Lampang is administratively divided into the following districts: Muang, Thoen, Mae Phrik, Ngao, Ko Kha, Wang Nuea, Mae Tha, Chae Hom, Sop Prap, Seom Ngam, Hang Chat, Mae Mo and Mueang Pan
|Virtually enveloped by mountains and valleys, Phayao is a peaceful province. Though with only modest facilities and conveniences, it is an enchanting community with delightful natural beauty and fascinating religious sites. Dating back to more than 900 years, it used to be an independent state with its own rulers before it became a part of the Lanna Thai kingdom in mid-14th century.
Phayao is about 691 kilometres from Bangkok and covers an area of 6,335 square kilometres. Administrative, it is divided into the following districts: Muang, Chun, Chiang Kham, Chiang Muan, Dok Khamtai, Pong, Mae Chai, Phu Sang, and Phu Kam Yao.
|An old and important community of Northern Thailand, Phrae was founded after Chiang Mai had been established as the capital of the Lanna Thai kingdom. With one of the largest reserves of teak forests in the country, it is located on the banks of the Yom River, 555 kilometres from Bangkok.
Covering an area about 6,538 square kilometres and surrounded on all sides by mountains with level plains in the middle, Phrae is administratively divided into the following districts: Muang, Sung Men, Den Chai, Long, Wang Chin, Song, Rong Kwang and Nong Muang Khai.
|A quiet and tranquil province, Nan nestles in a verdant valley in northern Thailand. About 668 kilometres from Bangkok, it covers an area of 11,472 square kilometres and is made up of the following districts: Mueang, Wiang Sa, Na Noi, Pua, Chiang Klang, Tha Wang Pha, Thung Chang, Mae Charim, Ban Luang, Na Mun, Santi Suk, Bo Kluea, Chaloem Phra Kiat, Song Khwae, and Phu Phiang.
The people of Nan descend from the Lan Changs (Laotians). Their forebears moved to settle around present-day Pua district which is rich in rock salt deposits, about 700 years ago at the time when Sukhothai was becoming the kingdom of the Thais. They subsequently moved south to the fertile Nan River basin which is much more extensive.

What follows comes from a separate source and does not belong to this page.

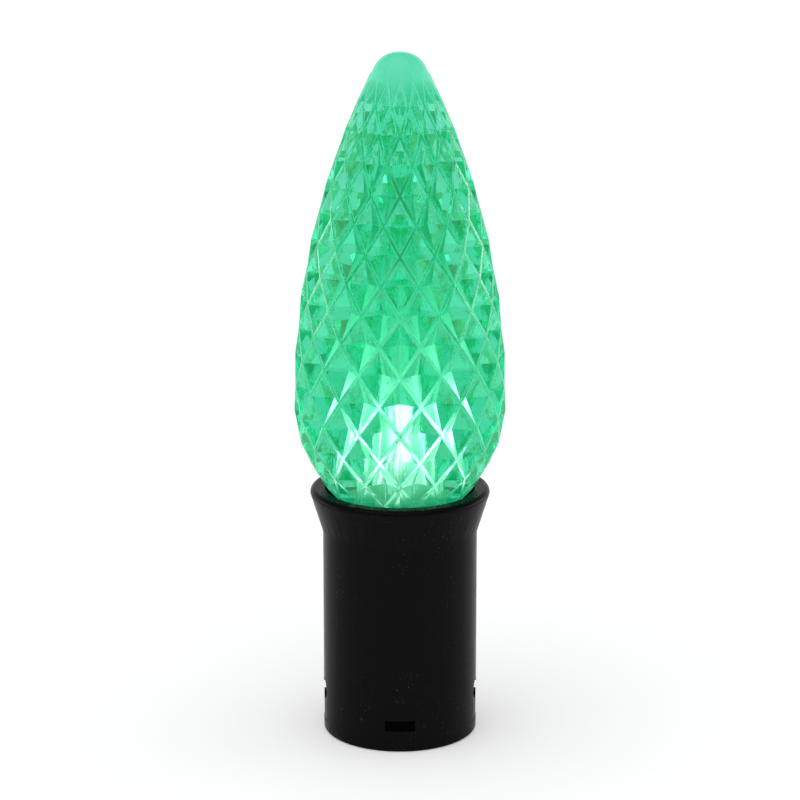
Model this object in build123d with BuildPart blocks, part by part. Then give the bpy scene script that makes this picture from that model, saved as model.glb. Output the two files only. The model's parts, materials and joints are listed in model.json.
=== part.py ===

Nan's history is deeply involved with its neighbours, in particular Sukhothai which played an important role in both political and religious terms before Nan became a part of Lanna, Burma and Thailand in that order. Today Nan is still the home of numerous Thai Lue and other hilltribes who retain highly interesting customs and traditions.